**Data lines:**
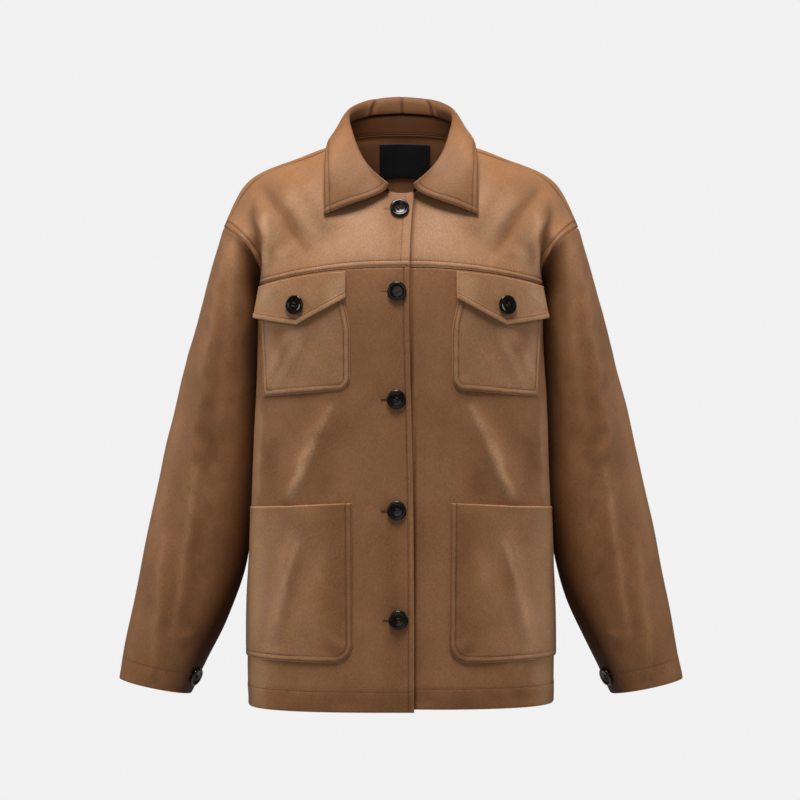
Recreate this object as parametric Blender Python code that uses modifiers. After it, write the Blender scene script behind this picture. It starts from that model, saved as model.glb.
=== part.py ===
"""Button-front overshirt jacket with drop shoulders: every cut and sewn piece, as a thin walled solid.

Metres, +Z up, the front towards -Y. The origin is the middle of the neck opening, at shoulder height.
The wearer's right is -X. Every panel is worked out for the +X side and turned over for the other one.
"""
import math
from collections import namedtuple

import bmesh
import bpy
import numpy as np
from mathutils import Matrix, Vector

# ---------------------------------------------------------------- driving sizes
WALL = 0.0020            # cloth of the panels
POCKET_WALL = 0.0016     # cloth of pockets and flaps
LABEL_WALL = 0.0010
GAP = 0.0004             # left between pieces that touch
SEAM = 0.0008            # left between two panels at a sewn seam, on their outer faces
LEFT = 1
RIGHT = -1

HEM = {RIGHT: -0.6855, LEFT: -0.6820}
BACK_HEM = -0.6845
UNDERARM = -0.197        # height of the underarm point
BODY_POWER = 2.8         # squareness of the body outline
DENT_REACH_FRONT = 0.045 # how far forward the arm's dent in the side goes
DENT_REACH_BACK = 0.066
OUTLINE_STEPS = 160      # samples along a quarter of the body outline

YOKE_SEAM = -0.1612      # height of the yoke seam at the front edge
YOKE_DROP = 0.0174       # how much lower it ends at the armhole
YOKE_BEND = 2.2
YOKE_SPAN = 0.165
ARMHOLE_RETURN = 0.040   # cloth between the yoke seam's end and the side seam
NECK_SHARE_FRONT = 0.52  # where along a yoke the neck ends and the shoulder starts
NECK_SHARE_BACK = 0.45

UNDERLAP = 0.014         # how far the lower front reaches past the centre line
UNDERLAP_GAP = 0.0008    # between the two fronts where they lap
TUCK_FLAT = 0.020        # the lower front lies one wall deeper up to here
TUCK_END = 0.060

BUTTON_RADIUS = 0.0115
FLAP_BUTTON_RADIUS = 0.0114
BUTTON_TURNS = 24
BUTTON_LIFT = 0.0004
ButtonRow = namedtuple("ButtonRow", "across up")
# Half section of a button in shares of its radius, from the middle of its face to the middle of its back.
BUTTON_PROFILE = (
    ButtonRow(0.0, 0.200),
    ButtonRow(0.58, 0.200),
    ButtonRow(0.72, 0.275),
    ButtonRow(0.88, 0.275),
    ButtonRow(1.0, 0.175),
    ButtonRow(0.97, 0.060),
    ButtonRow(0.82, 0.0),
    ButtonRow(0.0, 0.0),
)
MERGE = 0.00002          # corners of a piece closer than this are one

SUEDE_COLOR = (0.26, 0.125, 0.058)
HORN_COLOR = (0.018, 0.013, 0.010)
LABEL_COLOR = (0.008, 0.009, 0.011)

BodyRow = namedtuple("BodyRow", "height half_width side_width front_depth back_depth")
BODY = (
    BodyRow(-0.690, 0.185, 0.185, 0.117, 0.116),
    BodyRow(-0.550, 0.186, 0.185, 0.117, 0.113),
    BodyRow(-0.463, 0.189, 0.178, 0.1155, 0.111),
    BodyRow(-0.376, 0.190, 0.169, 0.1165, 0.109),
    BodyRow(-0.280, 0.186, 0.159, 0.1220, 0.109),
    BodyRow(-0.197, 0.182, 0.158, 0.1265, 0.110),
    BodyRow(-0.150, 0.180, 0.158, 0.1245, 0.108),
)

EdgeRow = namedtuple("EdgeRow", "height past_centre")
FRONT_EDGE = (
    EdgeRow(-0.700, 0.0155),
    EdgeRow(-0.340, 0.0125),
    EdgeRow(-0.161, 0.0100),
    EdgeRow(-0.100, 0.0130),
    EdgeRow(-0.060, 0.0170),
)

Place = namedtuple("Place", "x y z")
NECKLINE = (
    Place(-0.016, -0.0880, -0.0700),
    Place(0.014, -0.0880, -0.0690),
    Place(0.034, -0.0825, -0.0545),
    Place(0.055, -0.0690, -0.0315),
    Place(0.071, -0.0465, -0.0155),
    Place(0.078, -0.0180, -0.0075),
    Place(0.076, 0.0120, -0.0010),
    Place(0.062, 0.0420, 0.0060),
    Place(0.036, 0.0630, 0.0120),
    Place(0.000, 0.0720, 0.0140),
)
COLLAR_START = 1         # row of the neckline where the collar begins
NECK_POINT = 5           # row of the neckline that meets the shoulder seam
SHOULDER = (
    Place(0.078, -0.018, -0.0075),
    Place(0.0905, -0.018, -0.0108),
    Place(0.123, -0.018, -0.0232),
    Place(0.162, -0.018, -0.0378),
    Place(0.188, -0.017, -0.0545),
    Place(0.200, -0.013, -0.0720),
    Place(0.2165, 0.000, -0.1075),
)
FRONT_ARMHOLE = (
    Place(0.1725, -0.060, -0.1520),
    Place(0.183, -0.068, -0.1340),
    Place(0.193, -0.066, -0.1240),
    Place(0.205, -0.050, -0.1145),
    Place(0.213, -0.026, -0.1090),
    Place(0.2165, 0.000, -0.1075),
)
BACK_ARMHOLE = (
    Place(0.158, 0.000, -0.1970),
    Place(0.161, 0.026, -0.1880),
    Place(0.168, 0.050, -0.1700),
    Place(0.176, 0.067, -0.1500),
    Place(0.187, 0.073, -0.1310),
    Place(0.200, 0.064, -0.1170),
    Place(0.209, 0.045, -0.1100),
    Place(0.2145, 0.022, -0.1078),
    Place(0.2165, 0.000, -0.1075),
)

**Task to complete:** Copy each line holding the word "that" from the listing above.

**Result below:**
Recreate this object as parametric Blender Python code that uses modifiers. After it, write the Blender scene script behind this picture. It starts from that model, saved as model.glb.
GAP = 0.0004             # left between pieces that touch
NECK_POINT = 5           # row of the neckline that meets the shoulder seam